START

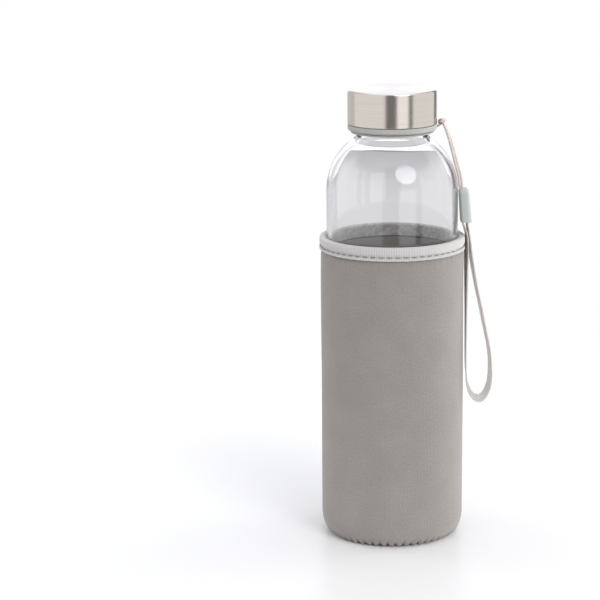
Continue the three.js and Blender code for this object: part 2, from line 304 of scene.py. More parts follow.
# ---- materials ---------------------------------------------------------------------------
class Nodes:
    """A material's node tree, with short calls for the nodes used here."""

    def __init__(self, name, **inputs):
        self.material = bpy.data.materials.new(name)
        self.material.use_nodes = True
        self.tree = self.material.node_tree
        self.shader = self.tree.nodes["Principled BSDF"]
        for key, value in inputs.items():
            self.shader.inputs[key.replace("_", " ")].default_value = value

    def add(self, kind, **settings):
        node = self.tree.nodes.new(kind)
        for key, value in settings.items():
            if hasattr(node, key):
                setattr(node, key, value)
            else:
                node.inputs[key.replace("_", " ")].default_value = value
        return node

    def link(self, out, into):
        self.tree.links.new(out, into)

    def cloth_coords(self, scale):
        """The piece's cloth UVs, in millimetres, times scale."""
        uv = self.add("ShaderNodeUVMap", uv_map="cloth")
        mapping = self.add("ShaderNodeMapping")
        mapping.inputs["Scale"].default_value = scale
        self.link(uv.outputs["UV"], mapping.inputs["Vector"])
        return mapping.outputs["Vector"]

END

EXERCISE INSTRUCTIONS — Copy, please, exactly the lines that start at the first line of the data and end at the line containing "node tree, with", both kept and no others.

THE RESULT —
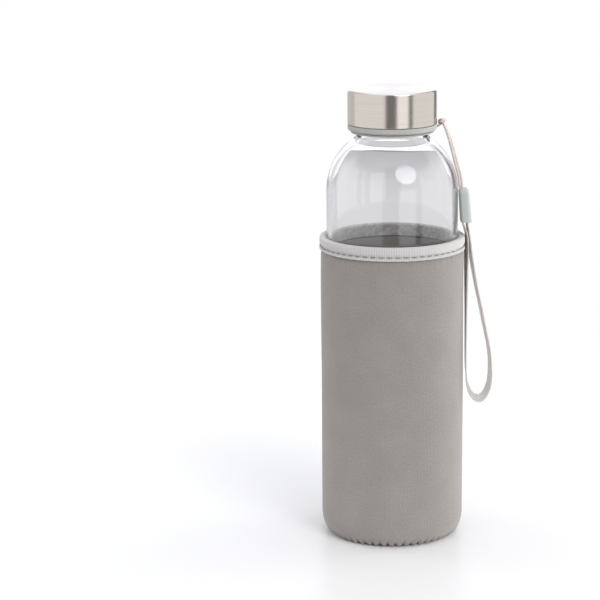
Continue the three.js and Blender code for this object: part 2, from line 304 of scene.py. More parts follow.
# ---- materials ---------------------------------------------------------------------------
class Nodes:
    """A material's node tree, with short calls for the nodes used here."""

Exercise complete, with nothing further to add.